Gertrude a pour elle-même des ambitions d'écrivain et se permet de donner des conseils au jeune Ernest qui n'en a cure : « C'était ma propre affaire et je préférais de beaucoup écouter ». Elle jalouse ceux qui avaient du succès, ainsi James Joyce : « Quiconque mentionnait deux fois Joyce devant elle se voyait banni ». Elle prend parfois prétexte de peccadilles pour écarter ceux dont elle pense qu'ils lui font de l'ombre. Ainsi d'Ezra Pound qui a le malheur de casser une petite chaise fragile sur laquelle il s'est assis un peu trop brusquement. Scott Fitzgerald seul échappera à ses foudres.
En fait elle est insupportable et ses caprices lassent rapidement ses amis : « Elle cherchait querelle à presque tous ceux d'entre nous qui l'avaient aimée, excepté Juan Gris avec qui elle ne pouvait se disputer parce qu'il était mort.

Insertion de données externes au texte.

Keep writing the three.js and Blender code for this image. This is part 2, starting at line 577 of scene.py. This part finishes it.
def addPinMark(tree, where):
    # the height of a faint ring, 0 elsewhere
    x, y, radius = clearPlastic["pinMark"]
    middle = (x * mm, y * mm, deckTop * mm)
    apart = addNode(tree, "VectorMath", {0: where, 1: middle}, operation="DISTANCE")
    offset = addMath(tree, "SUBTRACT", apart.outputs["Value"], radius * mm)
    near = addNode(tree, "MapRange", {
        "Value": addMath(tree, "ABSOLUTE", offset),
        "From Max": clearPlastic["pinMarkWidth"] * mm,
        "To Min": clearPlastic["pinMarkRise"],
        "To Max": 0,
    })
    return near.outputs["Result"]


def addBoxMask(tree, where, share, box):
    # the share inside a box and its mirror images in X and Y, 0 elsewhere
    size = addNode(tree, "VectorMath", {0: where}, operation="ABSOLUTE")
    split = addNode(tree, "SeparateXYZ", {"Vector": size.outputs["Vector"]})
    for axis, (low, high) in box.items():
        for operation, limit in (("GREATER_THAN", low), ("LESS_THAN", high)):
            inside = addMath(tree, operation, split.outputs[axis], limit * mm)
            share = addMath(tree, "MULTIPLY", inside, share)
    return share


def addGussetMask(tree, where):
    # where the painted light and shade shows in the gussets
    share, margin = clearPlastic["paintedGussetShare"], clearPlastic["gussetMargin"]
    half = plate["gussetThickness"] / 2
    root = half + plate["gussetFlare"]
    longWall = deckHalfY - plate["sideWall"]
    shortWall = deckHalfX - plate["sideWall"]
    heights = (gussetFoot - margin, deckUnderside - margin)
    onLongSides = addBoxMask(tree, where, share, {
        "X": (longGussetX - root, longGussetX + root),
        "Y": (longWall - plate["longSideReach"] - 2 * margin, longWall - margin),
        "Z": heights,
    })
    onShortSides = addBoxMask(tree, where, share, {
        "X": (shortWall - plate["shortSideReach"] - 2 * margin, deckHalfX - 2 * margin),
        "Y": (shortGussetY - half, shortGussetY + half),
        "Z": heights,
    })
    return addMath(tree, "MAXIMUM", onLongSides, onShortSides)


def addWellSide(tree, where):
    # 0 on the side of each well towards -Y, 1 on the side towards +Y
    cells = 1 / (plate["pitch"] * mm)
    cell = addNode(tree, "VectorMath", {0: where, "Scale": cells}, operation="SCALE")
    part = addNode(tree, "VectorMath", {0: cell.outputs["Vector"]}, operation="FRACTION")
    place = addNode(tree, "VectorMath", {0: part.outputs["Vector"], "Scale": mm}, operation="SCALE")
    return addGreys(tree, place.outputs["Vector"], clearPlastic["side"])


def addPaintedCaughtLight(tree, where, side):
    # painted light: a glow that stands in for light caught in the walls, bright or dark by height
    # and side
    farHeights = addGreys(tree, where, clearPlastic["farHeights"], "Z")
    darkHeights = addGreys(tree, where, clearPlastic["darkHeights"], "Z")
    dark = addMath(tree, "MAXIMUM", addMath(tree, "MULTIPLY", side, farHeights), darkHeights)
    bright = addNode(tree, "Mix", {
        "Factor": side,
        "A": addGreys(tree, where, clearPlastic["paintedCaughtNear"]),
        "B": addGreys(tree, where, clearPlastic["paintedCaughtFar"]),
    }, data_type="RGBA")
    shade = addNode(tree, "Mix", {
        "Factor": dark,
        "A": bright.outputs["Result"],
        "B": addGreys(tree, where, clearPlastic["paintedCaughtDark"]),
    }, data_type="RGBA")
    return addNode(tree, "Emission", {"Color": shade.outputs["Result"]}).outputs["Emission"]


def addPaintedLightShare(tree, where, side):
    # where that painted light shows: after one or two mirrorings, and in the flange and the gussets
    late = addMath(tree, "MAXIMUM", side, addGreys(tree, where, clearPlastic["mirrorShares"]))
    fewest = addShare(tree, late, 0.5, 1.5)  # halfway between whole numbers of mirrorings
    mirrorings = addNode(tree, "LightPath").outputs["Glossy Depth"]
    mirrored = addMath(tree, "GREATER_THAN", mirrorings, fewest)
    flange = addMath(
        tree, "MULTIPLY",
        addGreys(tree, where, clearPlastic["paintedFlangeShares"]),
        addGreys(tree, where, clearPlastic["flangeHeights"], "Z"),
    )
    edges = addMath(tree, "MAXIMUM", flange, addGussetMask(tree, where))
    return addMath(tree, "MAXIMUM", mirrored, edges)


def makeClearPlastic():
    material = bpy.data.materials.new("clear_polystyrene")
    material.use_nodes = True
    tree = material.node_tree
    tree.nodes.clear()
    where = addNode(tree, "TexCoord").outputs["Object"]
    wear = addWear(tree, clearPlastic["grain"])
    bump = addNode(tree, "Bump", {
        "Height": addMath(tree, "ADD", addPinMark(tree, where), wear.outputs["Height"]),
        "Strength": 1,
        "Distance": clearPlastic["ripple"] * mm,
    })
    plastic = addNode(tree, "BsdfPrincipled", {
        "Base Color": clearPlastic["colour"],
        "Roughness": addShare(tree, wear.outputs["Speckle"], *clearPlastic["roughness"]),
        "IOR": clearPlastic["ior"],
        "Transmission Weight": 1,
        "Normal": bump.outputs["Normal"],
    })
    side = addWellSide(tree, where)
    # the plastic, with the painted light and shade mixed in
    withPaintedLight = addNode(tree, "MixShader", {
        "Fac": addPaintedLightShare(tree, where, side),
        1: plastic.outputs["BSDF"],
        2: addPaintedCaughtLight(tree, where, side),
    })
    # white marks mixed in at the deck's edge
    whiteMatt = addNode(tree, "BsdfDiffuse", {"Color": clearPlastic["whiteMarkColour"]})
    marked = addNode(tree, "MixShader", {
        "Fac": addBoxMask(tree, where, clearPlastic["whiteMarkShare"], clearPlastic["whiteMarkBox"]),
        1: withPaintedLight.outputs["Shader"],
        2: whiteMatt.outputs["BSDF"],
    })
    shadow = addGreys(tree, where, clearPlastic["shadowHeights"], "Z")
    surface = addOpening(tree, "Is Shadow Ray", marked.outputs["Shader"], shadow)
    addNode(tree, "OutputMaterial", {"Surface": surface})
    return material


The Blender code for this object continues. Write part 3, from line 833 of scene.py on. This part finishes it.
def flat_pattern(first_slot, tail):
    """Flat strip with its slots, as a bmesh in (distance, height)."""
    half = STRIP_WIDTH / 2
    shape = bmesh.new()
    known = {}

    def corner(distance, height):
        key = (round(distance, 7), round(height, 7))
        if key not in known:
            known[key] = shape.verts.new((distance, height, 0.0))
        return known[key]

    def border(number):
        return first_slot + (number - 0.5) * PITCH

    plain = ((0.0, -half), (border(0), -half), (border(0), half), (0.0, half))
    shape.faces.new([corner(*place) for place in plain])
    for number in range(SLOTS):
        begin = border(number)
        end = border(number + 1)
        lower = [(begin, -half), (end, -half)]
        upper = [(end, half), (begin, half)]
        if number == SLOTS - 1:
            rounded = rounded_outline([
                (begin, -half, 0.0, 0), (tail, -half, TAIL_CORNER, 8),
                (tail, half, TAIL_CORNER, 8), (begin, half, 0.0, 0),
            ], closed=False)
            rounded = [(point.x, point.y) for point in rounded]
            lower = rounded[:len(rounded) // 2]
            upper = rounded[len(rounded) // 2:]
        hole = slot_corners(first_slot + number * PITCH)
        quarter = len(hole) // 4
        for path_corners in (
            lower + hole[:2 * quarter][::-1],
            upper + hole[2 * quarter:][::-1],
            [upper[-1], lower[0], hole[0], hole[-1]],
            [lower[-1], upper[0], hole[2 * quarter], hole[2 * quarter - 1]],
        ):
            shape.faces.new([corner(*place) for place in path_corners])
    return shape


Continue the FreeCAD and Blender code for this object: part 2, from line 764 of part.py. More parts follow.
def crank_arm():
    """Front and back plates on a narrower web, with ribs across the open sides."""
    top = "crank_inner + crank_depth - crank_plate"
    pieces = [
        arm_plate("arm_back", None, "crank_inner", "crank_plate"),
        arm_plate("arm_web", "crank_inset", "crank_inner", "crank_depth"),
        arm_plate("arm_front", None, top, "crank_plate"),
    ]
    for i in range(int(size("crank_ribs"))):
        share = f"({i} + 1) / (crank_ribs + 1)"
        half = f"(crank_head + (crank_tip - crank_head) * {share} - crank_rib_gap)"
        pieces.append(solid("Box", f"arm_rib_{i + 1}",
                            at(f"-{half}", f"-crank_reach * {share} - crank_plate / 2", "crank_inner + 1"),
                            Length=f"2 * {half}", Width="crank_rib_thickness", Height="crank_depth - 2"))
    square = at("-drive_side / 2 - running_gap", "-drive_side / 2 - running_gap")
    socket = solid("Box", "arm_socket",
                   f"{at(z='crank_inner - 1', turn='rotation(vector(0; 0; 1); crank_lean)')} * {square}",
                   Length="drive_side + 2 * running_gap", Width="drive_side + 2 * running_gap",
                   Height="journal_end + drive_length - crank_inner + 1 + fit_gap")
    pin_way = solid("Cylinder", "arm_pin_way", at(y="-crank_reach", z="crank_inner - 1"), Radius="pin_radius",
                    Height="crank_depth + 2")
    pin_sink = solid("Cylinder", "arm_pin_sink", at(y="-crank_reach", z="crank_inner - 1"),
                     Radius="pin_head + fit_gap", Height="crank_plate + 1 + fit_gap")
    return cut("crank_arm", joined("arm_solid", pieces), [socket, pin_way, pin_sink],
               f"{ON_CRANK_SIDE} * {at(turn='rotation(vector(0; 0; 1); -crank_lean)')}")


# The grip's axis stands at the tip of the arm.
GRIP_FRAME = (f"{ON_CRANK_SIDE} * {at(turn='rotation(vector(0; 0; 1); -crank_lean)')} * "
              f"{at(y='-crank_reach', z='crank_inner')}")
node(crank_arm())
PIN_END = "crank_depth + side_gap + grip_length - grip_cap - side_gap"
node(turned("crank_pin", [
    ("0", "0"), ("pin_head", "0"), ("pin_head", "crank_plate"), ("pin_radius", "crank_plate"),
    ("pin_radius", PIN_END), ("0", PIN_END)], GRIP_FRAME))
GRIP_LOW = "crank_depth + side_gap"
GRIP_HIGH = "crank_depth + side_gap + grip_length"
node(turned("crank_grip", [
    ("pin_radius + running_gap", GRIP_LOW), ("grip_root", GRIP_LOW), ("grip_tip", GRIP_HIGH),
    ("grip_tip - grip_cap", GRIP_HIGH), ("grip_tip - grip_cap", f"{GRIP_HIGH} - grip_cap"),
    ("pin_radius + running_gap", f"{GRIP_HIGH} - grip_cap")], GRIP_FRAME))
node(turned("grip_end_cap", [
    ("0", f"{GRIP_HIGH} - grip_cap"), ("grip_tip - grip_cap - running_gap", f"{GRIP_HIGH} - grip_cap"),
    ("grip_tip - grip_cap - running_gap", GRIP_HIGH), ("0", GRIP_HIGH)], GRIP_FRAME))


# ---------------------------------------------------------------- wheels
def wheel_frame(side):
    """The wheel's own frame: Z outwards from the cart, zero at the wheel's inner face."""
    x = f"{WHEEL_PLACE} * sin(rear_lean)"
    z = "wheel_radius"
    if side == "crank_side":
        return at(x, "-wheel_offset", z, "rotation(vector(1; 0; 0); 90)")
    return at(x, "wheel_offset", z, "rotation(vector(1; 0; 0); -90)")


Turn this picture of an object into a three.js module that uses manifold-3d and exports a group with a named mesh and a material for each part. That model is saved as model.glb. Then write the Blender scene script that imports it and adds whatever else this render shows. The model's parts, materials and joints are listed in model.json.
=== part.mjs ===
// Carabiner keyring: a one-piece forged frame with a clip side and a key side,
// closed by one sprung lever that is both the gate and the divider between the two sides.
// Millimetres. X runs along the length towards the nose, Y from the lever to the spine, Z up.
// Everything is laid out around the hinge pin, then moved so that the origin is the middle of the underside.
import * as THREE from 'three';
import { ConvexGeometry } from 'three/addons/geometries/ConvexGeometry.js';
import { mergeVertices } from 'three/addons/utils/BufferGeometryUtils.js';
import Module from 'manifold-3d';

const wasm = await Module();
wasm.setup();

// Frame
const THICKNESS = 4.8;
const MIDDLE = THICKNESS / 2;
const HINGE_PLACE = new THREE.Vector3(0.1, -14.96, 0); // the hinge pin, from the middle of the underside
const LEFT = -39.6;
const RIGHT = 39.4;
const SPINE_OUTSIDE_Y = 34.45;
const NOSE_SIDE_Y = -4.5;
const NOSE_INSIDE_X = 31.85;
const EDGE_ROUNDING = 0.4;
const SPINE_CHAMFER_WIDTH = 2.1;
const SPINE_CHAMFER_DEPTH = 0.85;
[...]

Finalement elle se brouilla même avec ses nouvelles relations ». Hemingway ne fait pas exception, il prend ses distances et, même si « à la fin tout le monde ou presque se réconcilia, afin de ne pas paraître collet monté », il ajoute : « Mais je ne pus jamais redevenir vraiment son ami, ni par le cœur ni par l'esprit ».
C'est sur ce constat quelque peu amer qu'il conclut sur ses relations compliquées avec Gertrude Stein, non sans succomber à la tentation d'une dernière rosserie : « Elle se mit à ressembler à un empereur romain, et tant mieux pour ceux qui aimaient les femmes ressemblant à un empereur romain ».
JPD
Plaque apposée sur le 27, rue de Fleurus, photo JPD
(1) On consultera utilement l'article de Édouard Vincent, La rue de Fleurus, haut lieu de l'art, paru dans le bulletin Nouvelle série N° 3 – Année 1975-1976.